When doing the 360 degree counter-clockwise jump in kata Enpi, what helps is to bend your knees before the jump, to get more of a spring.  Also, if you kick up your heels (think of it as kicking your own buttocks), you'll get the appearance of a greater vertical height at the apex of your jump.  

In kata Kanku-Sho, the key to getting more height, again, is to bend your left knee before making the actual 360 degree jump.  Do it at the same time as you're doing the crescent kick.  If you get good momentum using the crescent kick, then you can simply focus on springing higher in the air with your left leg.  

When you get to the more advanced kata, such as Unsu, where you do a 540 degree jump / spin / double kick, bending that left knee is even more critical.  

In the meantime, you can go to the gym, and do all sorts of exercises to increase your leg strength, such as squats.  Just make sure not to over-do it; while the muscles can certainly get stronger, the ligaments don't.  As the others have stated, talk to the trainers.  


On another note...

A purple belt ranking is typically anywhere from 6th to 4th kyu.  At that level, I'm a bit surprised that your sensei would have you performing the katas Enpi and Kanku Sho, since Enpi is usually taught at the more advanced brown belt levels or even at the shodan level, while Kanku Sho is usually taught even later than that.


----------



## Narges (Dec 28, 2010)

Thank you both.
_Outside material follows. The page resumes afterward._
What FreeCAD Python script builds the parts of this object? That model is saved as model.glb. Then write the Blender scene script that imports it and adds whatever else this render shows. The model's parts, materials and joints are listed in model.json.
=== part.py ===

I do squats regularly and I have tried the gym at some point, but right now I hardly have the time with my exams coming up. I do feel that it's necessary though. Does it help with speed and balance too?

And yes, in our dojo we're all quite ahead of our ranks. It's good in a way and bad in another


----------



## Grenadier (Dec 28, 2010)

Narges said:


> Thank you both. I do squats regularly and I have tried the gym at some point, but right now I hardly have the time with my exams coming up. I do feel that it's necessary though. Does it help with speed and balance too?
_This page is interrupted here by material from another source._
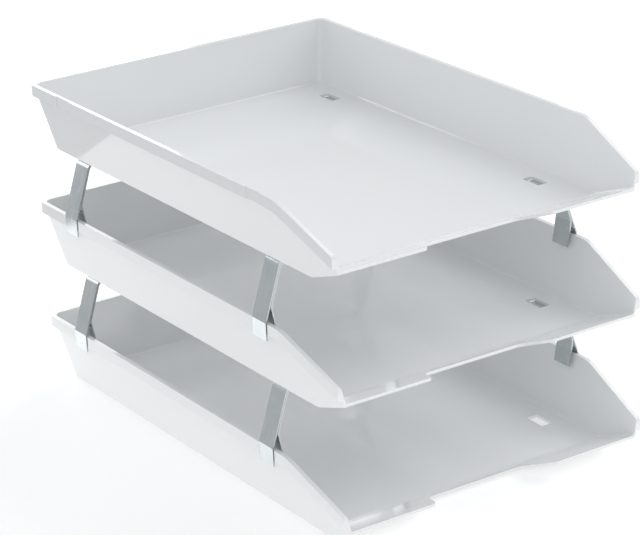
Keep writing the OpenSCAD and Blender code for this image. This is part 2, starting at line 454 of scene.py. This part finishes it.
class BuildStudio(bpy.types.Operator):
    """Set up the pale floor, the soft lights and the camera"""

    bl_idname = "letter_tray.build_studio"
    bl_label = "Build the studio"

    def execute(self, context):
        studio = context.scene.studio
        self.add_floor(studio)
        self.add_surround(context.scene, studio)
        lights = (
            ("Right", 90, 35, studio.right_light),
            ("Back", 180, 10, studio.back_light),
            ("Front", -45, 35, studio.front_light),
        )
        for name, azimuth, elevation, strength in lights:
            direction = looking(math.radians(azimuth), math.radians(elevation))
            self.add_light(name, direction, strength, studio.light_spread)
        self.add_camera(context.scene, studio)
        context.scene.view_settings.view_transform = "Standard"
        return {"FINISHED"}

    @staticmethod
    def add_floor(studio):
        """A pale sheet that the bottom tray stands on, and the same floor on into the distance."""
        material, tree, shader = new_material("Floor")
        cloud = noise(tree, (3, 3, 3), detail=2)
        colour = tint(tree, cloud, studio.floor_colour, shade(studio.floor_colour, 1.02))
        tree.links.new(colour, shader.inputs["Base Color"])
        shader.inputs["Roughness"].default_value = 0.9
        shader.inputs["Specular IOR Level"].default_value = 0.1
        shader.inputs["Emission Color"].default_value = (1.0, 0.995, 0.99, 1.0)
        path = tree.nodes.new("ShaderNodeLightPath")
        glow = spread(tree, path.outputs["Is Glossy Ray"], studio.floor_glow, studio.mirrored_glow, 0, 1)
        tree.links.new(glow, shader.inputs["Emission Strength"])
        plates = (
            ("Sheet", -studio.sheet_left, studio.sheet_back, 0.0),
            ("Distance", -FLOOR_REACH, FLOOR_REACH, -FLOOR_STEP),
        )
        for name, left, back, height in plates:
            mesh = bmesh.new()
            bmesh.ops.create_grid(mesh, x_segments=1, y_segments=1, size=FLOOR_REACH)
            for vert in mesh.verts:
                vert.co.x = max(vert.co.x, left)
                vert.co.y = min(vert.co.y, back)
                vert.co.z = height
            data = bpy.data.meshes.new(name)
            mesh.to_mesh(data)
            mesh.free()
            data.materials.append(material)
            floor = bpy.data.objects.new(name, data)
            bpy.context.scene.collection.objects.link(floor)
            if name == "Distance":
                floor.visible_diffuse = False
                floor.visible_glossy = False

    @staticmethod
    def add_surround(scene, studio):
        """An even pale room."""
        world = bpy.data.worlds.new("Surround")
        world.use_nodes = True
        background = world.node_tree.nodes["Background"]
        background.inputs["Color"].default_value = (0.96, 0.98, 1.0, 1.0)
        background.inputs["Strength"].default_value = studio.surround
        scene.world = world

    @staticmethod
    def add_light(name, direction, strength, spread_angle):
        """A wide soft light from far away that shines along a direction."""
        data = bpy.data.lights.new(name, "SUN")
        data.energy = strength
        data.angle = spread_angle
        light = bpy.data.objects.new(name, data)
        light.rotation_mode = "QUATERNION"
        light.rotation_quaternion = (-direction).to_track_quat("Z", "Y")
        bpy.context.scene.collection.objects.link(light)

    @staticmethod
    def add_camera(scene, studio):
        """The camera, aimed by azimuth, elevation and roll round the aim point."""
        data = bpy.data.cameras.new("Camera")
        data.lens = studio.focal_length
        data.sensor_width = SENSOR_WIDTH
        data.clip_end = CAMERA_REACH
        ahead = looking(studio.azimuth, studio.elevation)
        right = Vector((math.cos(studio.azimuth), math.sin(studio.azimuth), 0))
        up = right.cross(ahead)
        axes = Matrix((right, up, -ahead)).transposed().to_4x4()
        camera = bpy.data.objects.new("Camera", data)
        place = Matrix.Translation(Vector(studio.aim) - ahead * studio.distance)
        camera.matrix_world = place @ axes @ Matrix.Rotation(studio.roll, 4, "Z")
        scene.collection.objects.link(camera)
        scene.camera = camera


class LetterTrayPanel(bpy.types.Panel):
    """Lists the pieces and the stage"""

    bl_idname = "VIEW3D_PT_letter_tray"
    bl_label = "Letter tray"
    bl_space_type = "VIEW_3D"
    bl_region_type = "UI"
    bl_category = "Letter tray"

    def draw(self, context):
        scene = context.scene
        for settings in (scene.tray_finish, scene.riser_finish, scene.studio):
            box = self.layout.box()
            for prop in settings.bl_rna.properties:
                if prop.identifier not in ("rna_type", "name"):
                    box.prop(settings, prop.identifier)
        for operator in OPERATORS:
            self.layout.operator(operator.bl_idname)


SETTINGS = {"tray_finish": TrayFinish, "riser_finish": RiserFinish, "studio": Studio}
OPERATORS = (MouldTrays, FoldRisers, BuildStudio)


def register():
    for name, group in SETTINGS.items():
        bpy.utils.register_class(group)
        setattr(bpy.types.Scene, name, PointerProperty(type=group))
    for cls in (*OPERATORS, LetterTrayPanel):
        bpy.utils.register_class(cls)


def unregister():
    for cls in (LetterTrayPanel, *reversed(OPERATORS)):
        bpy.utils.unregister_class(cls)
    for name, group in reversed(SETTINGS.items()):
        delattr(bpy.types.Scene, name)
        bpy.utils.unregister_class(group)


def main():
    register()
    bpy.ops.letter_tray.mould_trays()
    bpy.ops.letter_tray.fold_risers()
    bpy.ops.letter_tray.build_studio()


if __name__ == "__main__":
    main()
Lower body strength is always helpful.  This way, you end up using more of the lower body, and less of the upper body.  As a result, the entire body is used more efficiently, and with less wasted energy.  

It will certainly help with your balance, since it's easier to control your balance from the foundation, rather than from the top.  Think of it as a wobbly, unbalanced table that has weak legs.  While you could certainly compensate for things by adding more weight at the top of the table on one side, it's better to simply strengthen the base (the legs).  

In addition to this, the more you train bare-footed, the more those foot muscles increase in strength, which also helps in giving you a much better sense of balance.  



> And yes, in our dojo we're all quite ahead of our ranks. It's good in a way and bad in another



Just curious, that's all.  If your sensei can generate finished products that are as good as anyone else's, then he's got his own, solid method that works for him.  

I still can remember at my second Shotokan school, where there was a green belt who was trying to copy a certain black belt's 540 degree jump in Unsu, only to end up planting himself face-first, into the floor...


----------